PANSA, Muzio

PANSA, Muzio Della libraria vaticana ragionamenti

Rome, Giovanni Martinelli, 1590


FIRST EDITION. 4to, pp. [8], 331, [29]. Roman and italic letter, little Greek; few historiated initials and vignettes, large woodcut device on title and colophon; remarkable and detailed xylographic depiction of the porticoed façade of Belvedere palace in Vatican in 1588 at 126; numerous engraved samples of Hebrew, Syriac, Coptic, Phoenician, Greek, Roman, Etruscan, Armenian, Illyrian, Gothic and Arabic alphabets at 254-318; occasional light foxing, small oilspots to 81. A very good copy in elegant seventeenth-century calf, a bit worn and cracked; gilt panels, double and triple fillet, floreated corners to the central frame; rebacked.

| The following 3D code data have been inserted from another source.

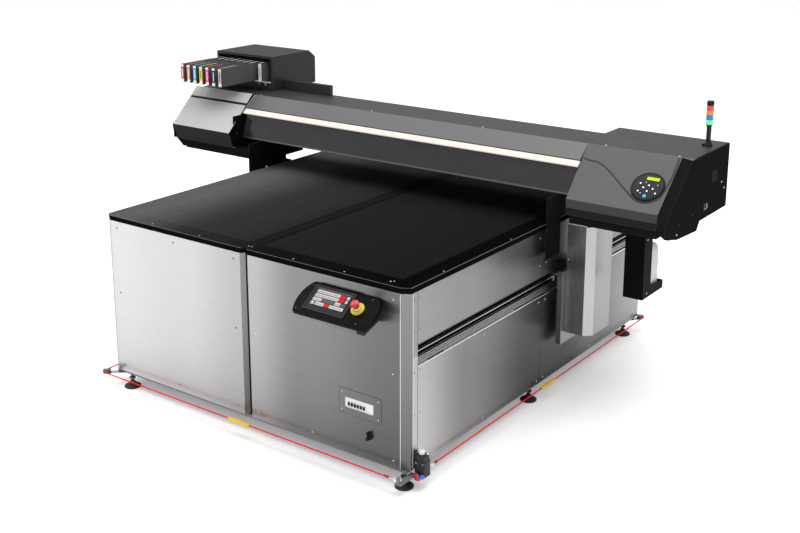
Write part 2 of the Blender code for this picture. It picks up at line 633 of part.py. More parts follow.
def add_end_fittings(machine):
    x, y = TOWER
    profile = ((0.022, TOP_Z + GAP), (0.022, 1.362), (0.0125, 1.366), (0.0125, 1.445),
               (0.0175, 1.450), (0.0175, 1.566), (0.013, 1.572))
    machine.part("signal_tower", turned(profile, (x, y, 0)), LOOKS["black"],
                 pivot=(x, y, TOP_Z), smooth=True)
    x_low, x_high, y_low, y_high = 1.328, 1.434, 0.180, 0.426
    outer = box((x_low, y_low, 0.589), (x_high, y_high, 1.112))
    inside = box((x_low + 0.004, y_low + 0.004, 0.595), (x_high - 0.004, y_high - 0.004, 1.2))
    side = box((x_high - 0.01, y_low + 0.045, 0.640), (x_high + 0.01, y_high - 0.010, 1.2))
    machine.part("waste_holder", outer, LOOKS["black"], cut=(inside, side))
    shoulder = loft([[(cx - dx, cy - dy, z), (cx + dx, cy - dy, z), (cx + dx, cy + dy, z),
                      (cx - dx, cy + dy, z)]
                     for cx, cy, dx, dy, z in ((1.381, 0.305, 0.040, 0.088, 0.5953),
                                               (1.381, 0.305, 0.040, 0.088, 0.880),
                                               (1.381, 0.330, 0.022, 0.040, 0.925))])
    cap = turned(((0.016, 0.920), (0.016, 0.950)), (1.381, 0.330, 0), sides=12)
    machine.part("waste_bottle", shoulder, LOOKS["white"], add=(cap,))

    slope = Vector((0, -0.255, -0.226)).normalized()
    normal = Vector((0, slope.z, -slope.y))
    centre = Vector((1.487, FOLD_Y, TOP_Z)) + slope * 0.197
    rings = []
    for radius, lift in ((0.080, GAP), (0.080, 0.004), (0.072, 0.009)):
        ring = []
        for step in range(32):
            angle = 2 * math.pi * step / 32
            ring.append(centre + Vector((radius * math.cos(angle), 0, 0))
                        + slope * radius * math.sin(angle) + normal * lift)
        rings.append(ring)
    machine.part("control_panel", loft(rings), LOOKS["black"], pivot=centre, smooth=True)


def build():
    clear_scene()
    machine = Machine()
    add_base_frame(machine)
    add_front(machine)
    add_sides(machine)
    add_table(machine)
    add_drives(machine)
    add_feet(machine)
    add_operator_panel(machine)
    add_front_fittings(machine)
    add_rope(machine)
    add_rope_switch(machine)
    add_trolley(machine)
    add_beam(machine)
    add_covers(machine)
    add_carriage(machine)
    add_ink(machine)
    add_end_fittings(machine)


build()
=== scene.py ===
import json
import math

import bmesh
import bpy
from mathutils import Matrix, Vector

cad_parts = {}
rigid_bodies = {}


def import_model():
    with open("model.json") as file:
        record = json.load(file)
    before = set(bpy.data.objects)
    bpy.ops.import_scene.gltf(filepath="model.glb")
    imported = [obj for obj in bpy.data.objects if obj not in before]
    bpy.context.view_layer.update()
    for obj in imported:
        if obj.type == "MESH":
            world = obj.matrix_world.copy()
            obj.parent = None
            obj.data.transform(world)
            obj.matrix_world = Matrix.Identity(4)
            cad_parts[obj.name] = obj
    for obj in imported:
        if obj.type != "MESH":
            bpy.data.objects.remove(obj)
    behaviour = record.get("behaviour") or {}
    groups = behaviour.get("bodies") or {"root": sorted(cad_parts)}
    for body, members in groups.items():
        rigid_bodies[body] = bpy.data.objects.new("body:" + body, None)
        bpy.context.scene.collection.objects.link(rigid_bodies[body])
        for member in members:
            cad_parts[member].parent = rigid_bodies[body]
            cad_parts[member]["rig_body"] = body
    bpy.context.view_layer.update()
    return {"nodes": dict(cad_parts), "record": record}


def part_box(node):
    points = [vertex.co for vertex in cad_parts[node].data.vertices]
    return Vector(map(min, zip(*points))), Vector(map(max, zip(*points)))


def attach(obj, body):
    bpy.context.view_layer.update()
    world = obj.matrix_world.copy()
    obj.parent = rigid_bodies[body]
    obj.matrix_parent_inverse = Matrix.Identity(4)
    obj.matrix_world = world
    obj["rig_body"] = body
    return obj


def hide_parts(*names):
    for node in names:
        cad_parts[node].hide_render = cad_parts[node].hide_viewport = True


# Flatbed UV printer: finishes, fine pieces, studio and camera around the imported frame.
# Places are given in metres about the middle of the table, which CENTRE puts into the frame.
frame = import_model()
UP = (0, 0, 1)


# ---------------------------------------------------------------- places taken from the frame
def around(*nodes):
    """Lowest and highest corner of several nodes together, in the frame."""
    corners = [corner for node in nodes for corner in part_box(node)]
    low = Vector([min(corner[axis] for corner in corners) for axis in range(3)])
    high = Vector([max(corner[axis] for corner in corners) for axis in range(3)])
    return low, high


def midpoint(low, high):
    """Middle of a box seen from above."""
    return Vector(((low.x + high.x) / 2, (low.y + high.y) / 2, 0))


bed_low, bed_high = around("table_left", "table_right")
CENTRE = midpoint(bed_low, bed_high)


def span(*nodes):
    """Corners of nodes, about the middle of the table."""
    low, high = around(*nodes)
    return low - CENTRE, high - CENTRE


BASE_X = (bed_high.x - bed_low.x) / 2
BASE_Y = (bed_high.y - bed_low.y) / 2
TABLE_TOP = bed_high.z
PANEL_LOW = span("front_panel_left")[0].z
PANEL_HIGH = span("front_panel_left")[1].z
SPLIT_X = span("table_left")[1].x
TOP_Z = span("gantry_top_cover")[1].z
GANTRY_RIGHT = span("gantry_right_cover")[1].x
FOLD_Y = 0.205
SLOT_MIDDLE = 0.622
ROPE_Z = (span("pull_rope")[0].z + span("pull_rope")[1].z) / 2


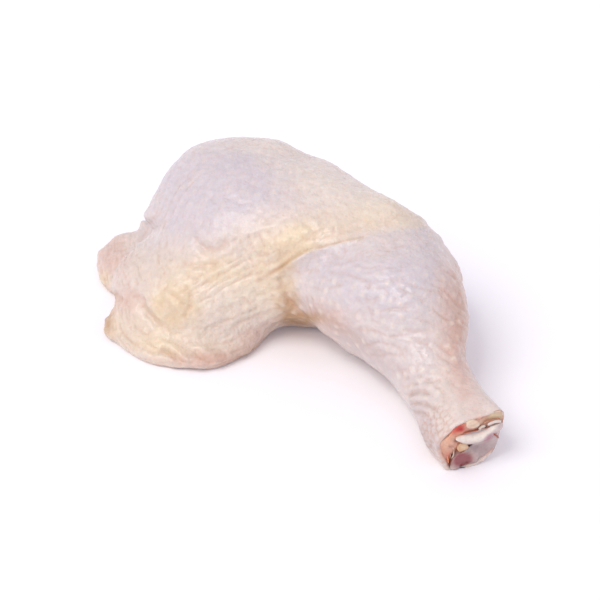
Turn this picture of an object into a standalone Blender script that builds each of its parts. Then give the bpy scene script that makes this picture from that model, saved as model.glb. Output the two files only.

First edition of this important and engaging work, depicting the new location of the Vatican Library erected by Sixtus V in 1588. Muzio Pansa (1565-1628) was a physician and man of letter. He graduated in both philosophy and medicine at the Roman University and joined several erudite academies. A skilled poet, he celebrated with his pen, cardinals, sovereigns and pontiffs, especially the numerous achievements of Sixtus V (1585-1590). His Ragionamenti offers the first printed historical account of the papal library and illustrates the ambitious iconographic programme still adorning its rooms. The latter embraces the history of human knowledge, sublimating the role played by the papacy as the sole custodian of truth and orthodox faith. Describing frescoes and statues in order of appearance, Pansa writes on the origins of the book and paper, the ecumenical councils and famous libraries of the past, as well as on the ancient alphabets and their mythical inventors, from Adam to St Cyril. At pp. 14-15, one can find an interesting account of the invention of printing in China, the later discovery by Gutenberg and the arrival in Italy of the typographers Sweynheim and Pannartz in 1465. The recent establishment of the Vatican Press is also recorded, along with other stunning private libraries of the Counter-Reformation.

BM STC It., 487; Adams, P 172; Graesse, V 121.